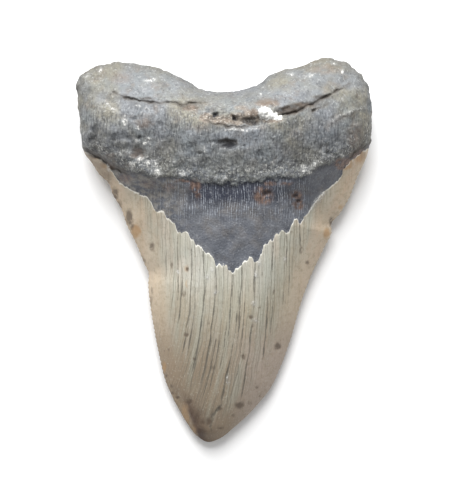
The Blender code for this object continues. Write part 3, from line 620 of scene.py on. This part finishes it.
def tooth_surface(outline, x, y, lingual, rim_distance):
    """The height of each point above the ground, and the masks of the finishes."""
    root = ramp(y - height_on(ROOT_FOOT, x), ROOT_START, ROOT_FULL)
    rim = height_on(RIM_LINE, y) + root * lumps(x, y, *ROOT_EDGE_LUMPS)
    half_width = outline.half_width(y)
    power = BLADE_POWER + root * (ROOT_POWER - BLADE_POWER)
    off_rim = ramp(rim_distance, 0.0, RELIEF_MARGIN)

    crest = height_on(CREST_LINE, y)
    middle = rim + (crest - rim) * (1 - LOBE_FALL * root * (x / HALF_SPREAD) ** 2)
    blade = np.maximum(BLADE_SHARE * half_width, LEAST_ROUNDING)
    width = blade + root * (ROOT_ROUNDING - blade)
    top = rim + (middle - rim) * rounded(rim_distance, width, power)
    relief, borders, stains_and_shade = lingual_form(x, y, root)
    top += off_rim * relief

    blade = np.maximum(LABIAL_BLADE_SHARE * half_width, LEAST_ROUNDING)
    width = blade + root * (LABIAL_ROOT_ROUNDING - blade)
    bottom = rim * (1 - rounded(rim_distance, width, power))
    bottom += off_rim * blot(x, y, *LABIAL_DISH)
    edge = height_on(LABIAL_ENAMEL_EDGE, x) + lumps(x, y, *ENAMEL_WOBBLE, layer=5.0)
    labial_enamel = ramp(edge - y, -LABIAL_STEP_RUN / 2, LABIAL_STEP_RUN / 2)
    bottom += off_rim * ENAMEL_STEP * (1 - labial_enamel) * (1 - ramp(y, *LABIAL_STEP_END))
    for wavelength, height in ROOT_LUMPS:
        bottom += off_rim * root * lumps(x + 2 * HALF_SPREAD, y, wavelength, LABIAL_LUMP_SHARE * height)
    bottom = np.maximum(bottom, 0.0)

    masks = {name: np.where(lingual, reach, -1.0) for name, reach in borders.items()}
    masks |= {name: np.where(lingual, share, 0.0) for name, share in stains_and_shade.items()}
    masks["enamel"] = np.where(lingual, borders["enamel"], edge - y)
    masks["root"] = np.where(lingual, borders["root"], y - edge)
    masks["lingual"] = lingual.astype(float)
    masks["inward"] = np.minimum(rim_distance, EDGE_REACH)
    on_rim = rim_distance < RIM_REACH
    return np.where(on_rim, rim, np.where(lingual, top, bottom)), masks


def rim_density(share):
    """How much closer together the grid's lines lie near the end of a run than in its middle."""
    return sum(extra * np.exp(-share / reach) for reach, extra in RIM_CROWDING)


def spaced(share, density):
    """Even shares from 0 to 1, moved together where the density, sampled along the run, is greater."""
    passed = np.concatenate([[0.0], np.cumsum((density[1:] + density[:-1]) / 2)])
    return np.interp(share, passed / passed[-1], np.linspace(0.0, 1.0, len(density)))


def grid_faces():
    """A grid at z = 1 for the lingual face and a turned-over copy at z = -1 for the labial one."""
    bm = bmesh.new()
    bmesh.ops.create_grid(bm, x_segments=GRID_COLUMNS, y_segments=GRID_ROWS, size=1.0)
    copied = bmesh.ops.duplicate(bm, geom=bm.verts[:] + bm.edges[:] + bm.faces[:])["geom"]
    below = [v for v in copied if isinstance(v, bmesh.types.BMVert)]
    under = set(below)
    above = [v for v in bm.verts if v not in under]
    bmesh.ops.reverse_faces(bm, faces=[f for f in copied if isinstance(f, bmesh.types.BMFace)])
    bmesh.ops.translate(bm, verts=above, vec=(0.0, 0.0, 1.0))
    bmesh.ops.translate(bm, verts=below, vec=(0.0, 0.0, -1.0))
    return bm


def read_points(mesh, name="co"):
    """The mesh's points, or their normals, as rows of three numbers."""
    numbers = np.empty(3 * len(mesh.vertices), np.float32)
    if name == "co":
        mesh.vertices.foreach_get("co", numbers)
    else:
        mesh.vertex_normals.foreach_get("vector", numbers)
    return numbers.reshape(-1, 3).astype(float)


def keep_mask(mesh, name, values):
    """Stores a number, or three, for each point under a name that the material reads."""
    kind = "FLOAT_VECTOR" if values.ndim == 2 else "FLOAT"
    attribute = mesh.attributes.get(name) or mesh.attributes.new(name, kind, "POINT")
    attribute.data.foreach_set("vector" if values.ndim == 2 else "value", values.astype(np.float32).ravel())


def read_mask(mesh, name):
    """The numbers that keep_mask stored."""
    numbers = np.empty(len(mesh.vertices), np.float32)
    mesh.attributes[name].data.foreach_get("value", numbers)
    return numbers.astype(float)


def serrate(x, y, rim_distance):
    """How far the cutting edges' serrations move each point sideways."""
    phase = (y / SERRATION_PITCH) % 1.0
    tooth = np.abs(2 * phase - 1) - 0.5
    fade = np.clip(1 - rim_distance / SERRATION_REACH, 0.0, 1.0)
    low, high = SERRATED
    run = ramp(y, low, low + SERRATION_RUN) * (1 - ramp(y, high - SERRATION_RUN, high))
    return np.sign(x - BLADE_MIDDLE) * SERRATION_DEPTH * 2 * tooth * fade * run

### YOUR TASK
Everything from the first line of the material through the line containing "off_rim = ramp(rim_distance, 0.0, RELIEF_MARGIN)" is to be printed exactly; lines after that are to be left out.

### EXERCISE RESULT
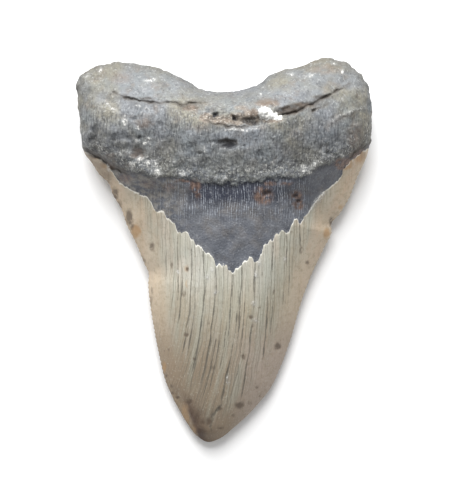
The Blender code for this object continues. Write part 3, from line 620 of scene.py on. This part finishes it.
def tooth_surface(outline, x, y, lingual, rim_distance):
    """The height of each point above the ground, and the masks of the finishes."""
    root = ramp(y - height_on(ROOT_FOOT, x), ROOT_START, ROOT_FULL)
    rim = height_on(RIM_LINE, y) + root * lumps(x, y, *ROOT_EDGE_LUMPS)
    half_width = outline.half_width(y)
    power = BLADE_POWER + root * (ROOT_POWER - BLADE_POWER)
    off_rim = ramp(rim_distance, 0.0, RELIEF_MARGIN)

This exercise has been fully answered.